• [EXERCISE] Write the material out again, line by line, exactly as it is.

• [GIVEN ENTRIES]
-- -- --

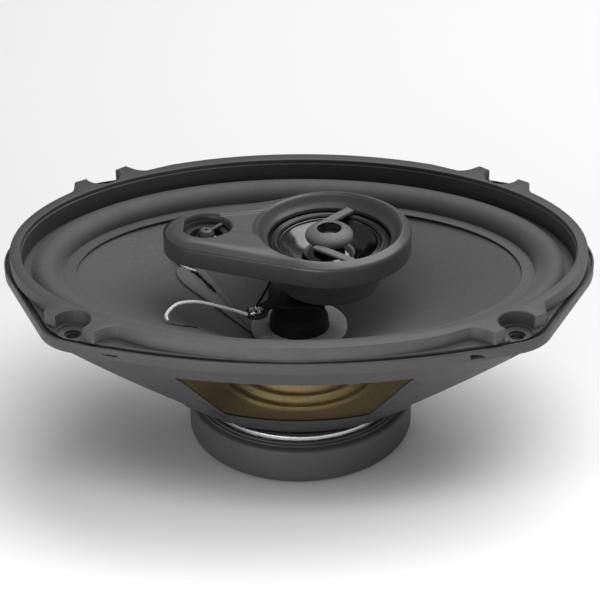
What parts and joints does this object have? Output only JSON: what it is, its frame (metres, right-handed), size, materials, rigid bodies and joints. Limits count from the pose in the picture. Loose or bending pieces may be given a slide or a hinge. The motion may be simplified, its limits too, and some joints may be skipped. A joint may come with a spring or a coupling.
{
  "type": "coaxial car speaker",
  "caption": "Oval coaxial car loudspeaker: pressed basket, coated paper cone with half-roll surround, booted magnet, and a teardrop pod on a centre post carrying the smaller drivers.",
  "frame": {"origin": "centre of the magnet boot's underside, on the woofer's axis", "axes": "+X along the flange's long axis with the pod's narrow end towards -X, +Z out of the cone's mouth"},
  "size_m": [0.237, 0.164, 0.0933],
  "materials": {
    "black_steel": "satin black paint on pressed steel",
    "gasket_plastic": "matt moulded dark grey",
    "moulded_rubber": "matt black moulding",
    "zinc_steel": "zinc plated",
    "ferrite": "ground dark grey ceramic",
    "coated_paper": "pressed pulp with a matt black coating",
    "surround_rubber": "matt black",
    "spider_cloth": "resin-treated woven cloth",
    "former_film": "amber film",
    "copper": "enamelled copper wire",
    "grey_felt": "speckled grey felt",
    "black_plastic": "satin black moulding",
    "wire_insulation": "black wire insulation",
    "fibre_board": "black pressed fibre board",
    "tinned_brass": "tinned",
    "metallised_film": "bright polished",
    "tinsel_braid": "pale woven braid"
  },
  "bodies": {
    "frame": {"basket": "black_steel", "gasket_ring": "gasket_plastic", "magnet_boot": "moulded_rubber", "yoke": "zinc_steel", "ferrite_magnet": "ferrite", "top_plate": "zinc_steel", "surround": "surround_rubber", "spider": "spider_cloth", "centre_post": "black_plastic", "centre_screw": "zinc_steel", "terminal_strip": "fibre_board", "eyelet_rivet_front": "tinned_brass", "eyelet_rivet_back": "tinned_brass", "pod_bracket": "black_plastic", "pod_housing": "black_plastic", "pod_base": "black_plastic", "midrange_can": "black_plastic", "midrange_magnet": "ferrite", "midrange_frame": "black_plastic", "midrange_surround": "surround_rubber", "tweeter_ball": "black_plastic", "super_tweeter": "metallised_film", "tweeter_capsule": "black_plastic", "tweeter_boss": "black_plastic", "crossover_capacitor": "black_plastic", "cone_lead_front": "tinsel_braid", "cone_lead_back": "tinsel_braid", "rear_lead_front": "tinsel_braid", "rear_lead_back": "tinsel_braid", "pod_wire_front": "wire_insulation", "pod_wire_back": "wire_insulation", "terminal_board": "fibre_board", "terminal_lug_wide": "tinned_brass", "terminal_lug_narrow": "tinned_brass"},
    "cone_assembly": {"cone": "coated_paper", "voice_coil_former": "former_film", "voice_coil_winding": "copper", "felt_dust_ring": "grey_felt"},
    "midrange_assembly": {"midrange_cone": "metallised_film", "midrange_dome": "metallised_film", "midrange_coil": "copper"},
    "tweeter_diaphragm": {"tweeter_dome": "metallised_film"}
  },
  "joints": [
    {"name": "woofer_travel", "type": "slide", "parent": "frame", "child": "cone_assembly", "axis": [0, 0, 1], "range_m": [-0.004, 0.004], "stiffness_N_per_m": 2500, "deforming": ["surround", "spider", "cone_lead_front", "cone_lead_back", "rear_lead_front", "rear_lead_back"]},
    {"name": "midrange_travel", "type": "slide", "parent": "frame", "child": "midrange_assembly", "axis": [0, 0, 1], "range_m": [-0.0004, 0.0004], "stiffness_N_per_m": 300, "deforming": ["midrange_surround"]},
    {"name": "tweeter_travel", "type": "slide", "parent": "frame", "child": "tweeter_diaphragm", "axis": [0, 0, 1], "range_m": [-0.00015, 0.00015], "stiffness_N_per_m": 60}
  ]
}
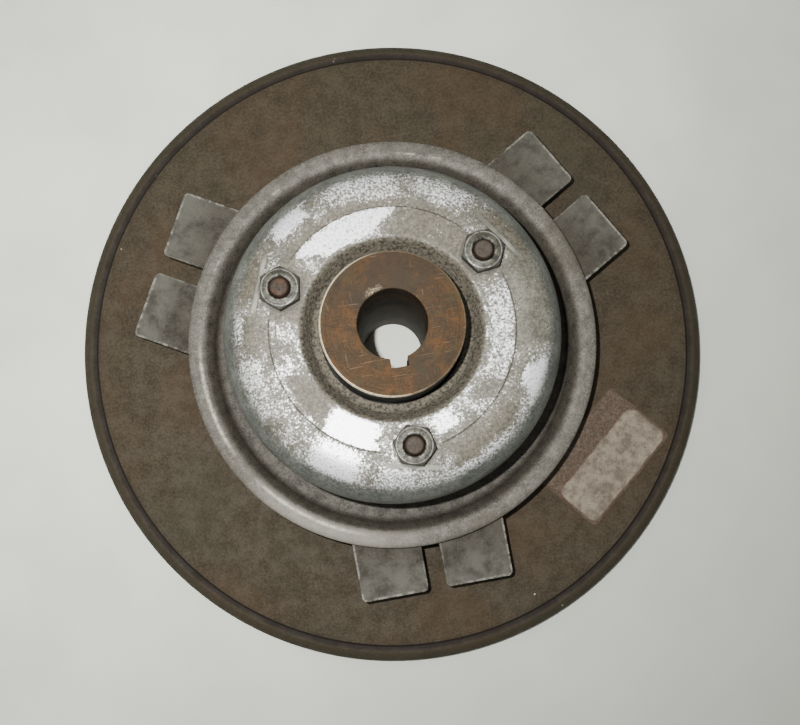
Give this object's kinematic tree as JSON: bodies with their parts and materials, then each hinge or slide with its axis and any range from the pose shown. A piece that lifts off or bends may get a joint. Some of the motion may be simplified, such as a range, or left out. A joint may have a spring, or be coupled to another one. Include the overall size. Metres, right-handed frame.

-- -- --

• [EXPECTED OUTPUT]
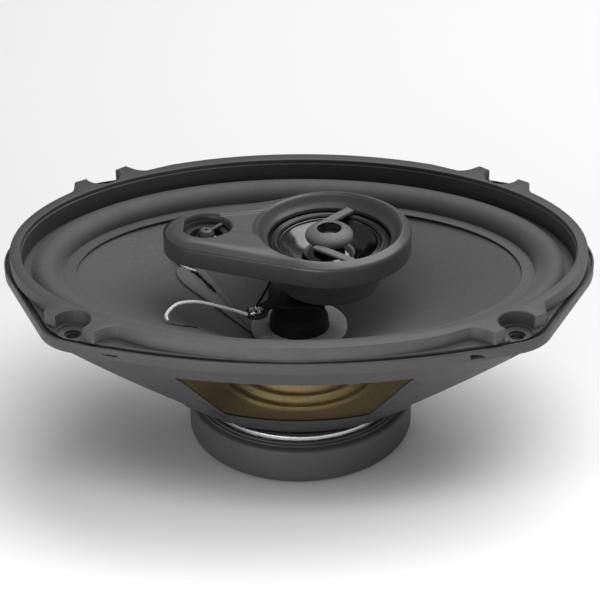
What parts and joints does this object have? Output only JSON: what it is, its frame (metres, right-handed), size, materials, rigid bodies and joints. Limits count from the pose in the picture. Loose or bending pieces may be given a slide or a hinge. The motion may be simplified, its limits too, and some joints may be skipped. A joint may come with a spring or a coupling.
{
  "type": "coaxial car speaker",
  "caption": "Oval coaxial car loudspeaker: pressed basket, coated paper cone with half-roll surround, booted magnet, and a teardrop pod on a centre post carrying the smaller drivers.",
  "frame": {"origin": "centre of the magnet boot's underside, on the woofer's axis", "axes": "+X along the flange's long axis with the pod's narrow end towards -X, +Z out of the cone's mouth"},
  "size_m": [0.237, 0.164, 0.0933],
  "materials": {
    "black_steel": "satin black paint on pressed steel",
    "gasket_plastic": "matt moulded dark grey",
    "moulded_rubber": "matt black moulding",
    "zinc_steel": "zinc plated",
    "ferrite": "ground dark grey ceramic",
    "coated_paper": "pressed pulp with a matt black coating",
    "surround_rubber": "matt black",
    "spider_cloth": "resin-treated woven cloth",
    "former_film": "amber film",
    "copper": "enamelled copper wire",
    "grey_felt": "speckled grey felt",
    "black_plastic": "satin black moulding",
    "wire_insulation": "black wire insulation",
    "fibre_board": "black pressed fibre board",
    "tinned_brass": "tinned",
    "metallised_film": "bright polished",
    "tinsel_braid": "pale woven braid"
  },
  "bodies": {
    "frame": {"basket": "black_steel", "gasket_ring": "gasket_plastic", "magnet_boot": "moulded_rubber", "yoke": "zinc_steel", "ferrite_magnet": "ferrite", "top_plate": "zinc_steel", "surround": "surround_rubber", "spider": "spider_cloth", "centre_post": "black_plastic", "centre_screw": "zinc_steel", "terminal_strip": "fibre_board", "eyelet_rivet_front": "tinned_brass", "eyelet_rivet_back": "tinned_brass", "pod_bracket": "black_plastic", "pod_housing": "black_plastic", "pod_base": "black_plastic", "midrange_can": "black_plastic", "midrange_magnet": "ferrite", "midrange_frame": "black_plastic", "midrange_surround": "surround_rubber", "tweeter_ball": "black_plastic", "super_tweeter": "metallised_film", "tweeter_capsule": "black_plastic", "tweeter_boss": "black_plastic", "crossover_capacitor": "black_plastic", "cone_lead_front": "tinsel_braid", "cone_lead_back": "tinsel_braid", "rear_lead_front": "tinsel_braid", "rear_lead_back": "tinsel_braid", "pod_wire_front": "wire_insulation", "pod_wire_back": "wire_insulation", "terminal_board": "fibre_board", "terminal_lug_wide": "tinned_brass", "terminal_lug_narrow": "tinned_brass"},
    "cone_assembly": {"cone": "coated_paper", "voice_coil_former": "former_film", "voice_coil_winding": "copper", "felt_dust_ring": "grey_felt"},
    "midrange_assembly": {"midrange_cone": "metallised_film", "midrange_dome": "metallised_film", "midrange_coil": "copper"},
    "tweeter_diaphragm": {"tweeter_dome": "metallised_film"}
  },
  "joints": [
    {"name": "woofer_travel", "type": "slide", "parent": "frame", "child": "cone_assembly", "axis": [0, 0, 1], "range_m": [-0.004, 0.004], "stiffness_N_per_m": 2500, "deforming": ["surround", "spider", "cone_lead_front", "cone_lead_back", "rear_lead_front", "rear_lead_back"]},
    {"name": "midrange_travel", "type": "slide", "parent": "frame", "child": "midrange_assembly", "axis": [0, 0, 1], "range_m": [-0.0004, 0.0004], "stiffness_N_per_m": 300, "deforming": ["midrange_surround"]},
    {"name": "tweeter_travel", "type": "slide", "parent": "frame", "child": "tweeter_diaphragm", "axis": [0, 0, 1], "range_m": [-0.00015, 0.00015], "stiffness_N_per_m": 60}
  ]
}
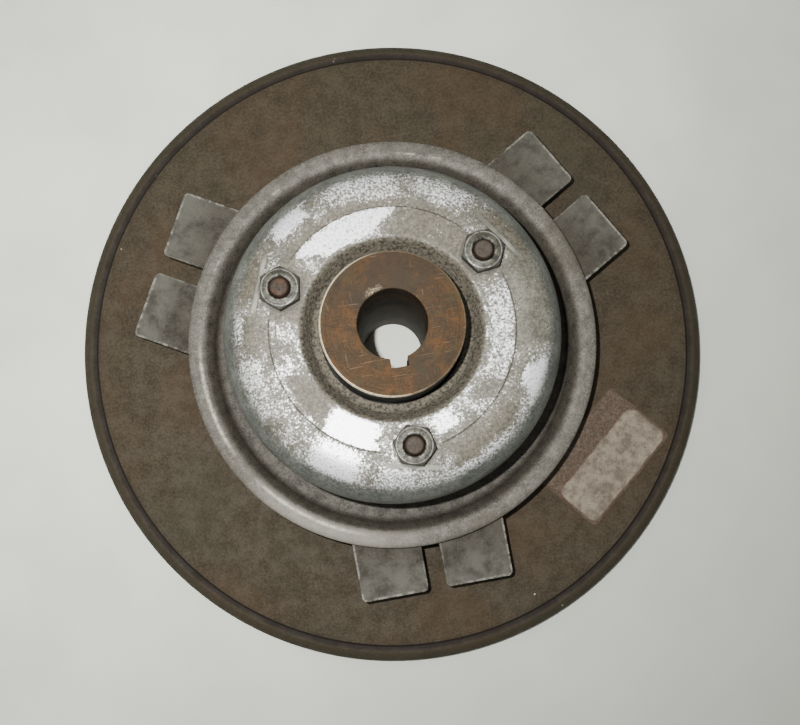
Give this object's kinematic tree as JSON: bodies with their parts and materials, then each hinge or slide with its axis and any range from the pose shown. A piece that lifts off or bends may get a joint. Some of the motion may be simplified, such as a range, or left out. A joint may have a spring, or be coupled to another one. Include the overall size. Metres, right-handed frame.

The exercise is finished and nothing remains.